What is needed:
Copy each line in which the string "parts" occurs.

>> Start Data listing

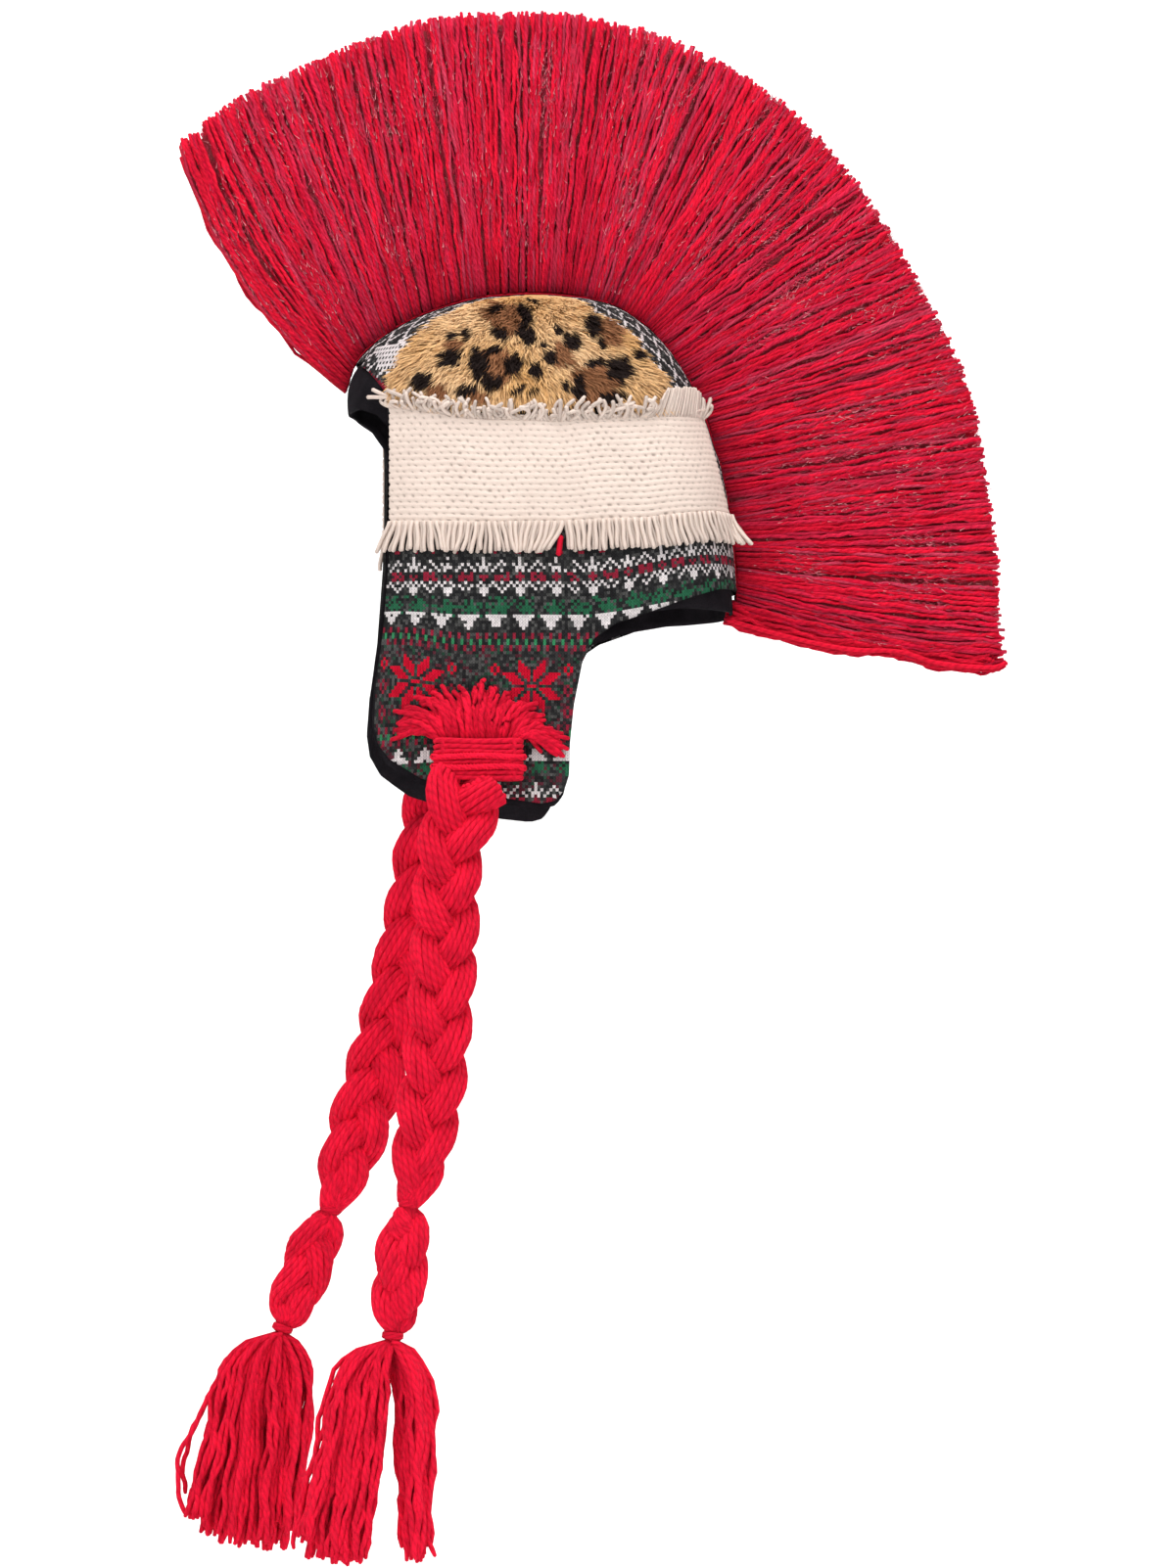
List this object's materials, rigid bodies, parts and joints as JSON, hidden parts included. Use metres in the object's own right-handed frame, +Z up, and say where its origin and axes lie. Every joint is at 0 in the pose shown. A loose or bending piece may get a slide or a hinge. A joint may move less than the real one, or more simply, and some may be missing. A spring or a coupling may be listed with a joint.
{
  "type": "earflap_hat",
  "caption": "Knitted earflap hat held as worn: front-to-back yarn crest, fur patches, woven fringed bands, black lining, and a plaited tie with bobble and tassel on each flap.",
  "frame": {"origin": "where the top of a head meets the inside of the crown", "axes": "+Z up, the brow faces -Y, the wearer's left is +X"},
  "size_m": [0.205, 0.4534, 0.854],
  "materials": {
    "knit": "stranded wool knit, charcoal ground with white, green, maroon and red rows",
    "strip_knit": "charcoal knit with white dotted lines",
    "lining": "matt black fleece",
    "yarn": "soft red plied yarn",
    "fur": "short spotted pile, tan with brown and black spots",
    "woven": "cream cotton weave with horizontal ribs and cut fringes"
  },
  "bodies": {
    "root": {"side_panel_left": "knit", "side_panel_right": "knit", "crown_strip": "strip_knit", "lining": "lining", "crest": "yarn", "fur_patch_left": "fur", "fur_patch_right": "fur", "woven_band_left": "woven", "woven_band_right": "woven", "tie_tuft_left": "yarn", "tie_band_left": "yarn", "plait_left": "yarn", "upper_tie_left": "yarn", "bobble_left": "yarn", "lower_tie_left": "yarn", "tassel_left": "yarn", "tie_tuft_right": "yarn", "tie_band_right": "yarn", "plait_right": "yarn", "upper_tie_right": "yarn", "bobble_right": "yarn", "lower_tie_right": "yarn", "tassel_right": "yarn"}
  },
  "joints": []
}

>> End Data listing
>> Start Data listing

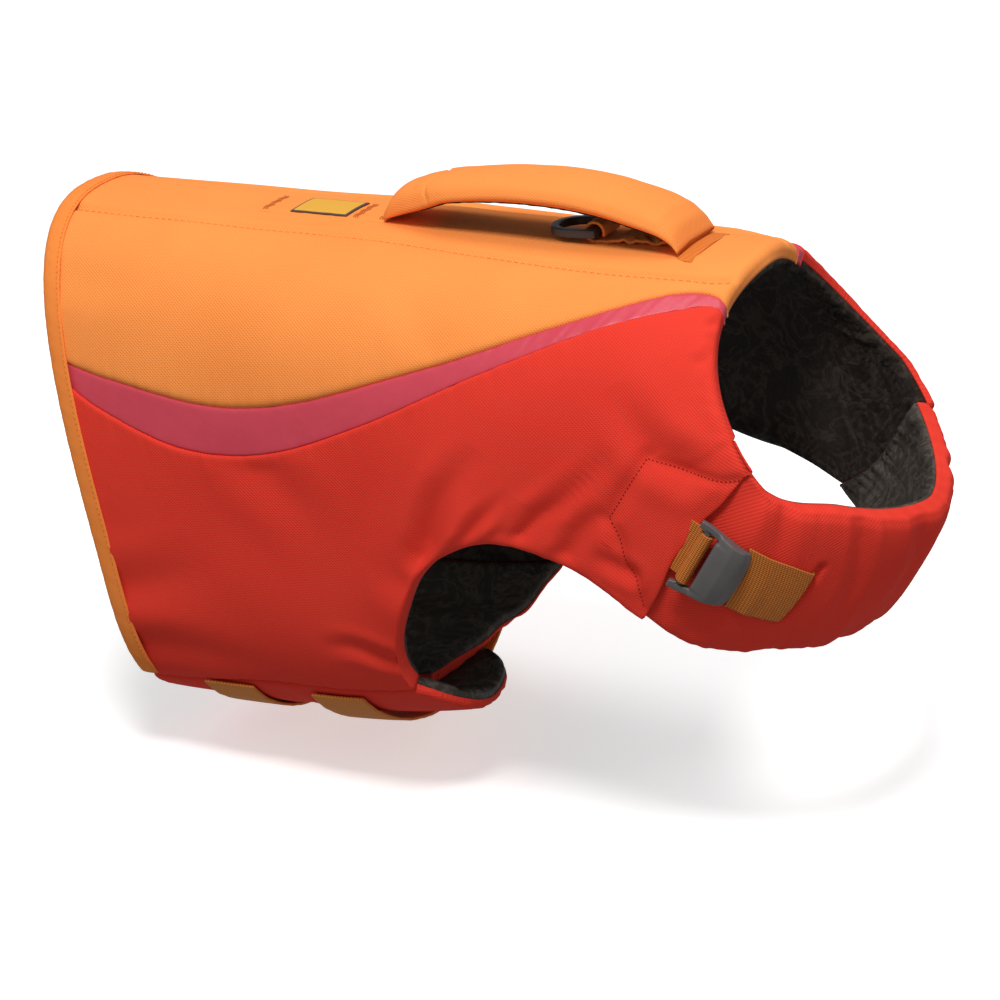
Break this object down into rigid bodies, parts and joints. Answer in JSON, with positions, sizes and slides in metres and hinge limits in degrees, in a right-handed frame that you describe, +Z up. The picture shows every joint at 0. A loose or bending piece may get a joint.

>> End Data listing

Expected output:
List this object's materials, rigid bodies, parts and joints as JSON, hidden parts included. Use metres in the object's own right-handed frame, +Z up, and say where its origin and axes lie. Every joint is at 0 in the pose shown. A loose or bending piece may get a slide or a hinge. A joint may move less than the real one, or more simply, and some may be missing. A spring or a coupling may be listed with a joint.
Break this object down into rigid bodies, parts and joints. Answer in JSON, with positions, sizes and slides in metres and hinge limits in degrees, in a right-handed frame that you describe, +Z up. The picture shows every joint at 0. A loose or bending piece may get a joint.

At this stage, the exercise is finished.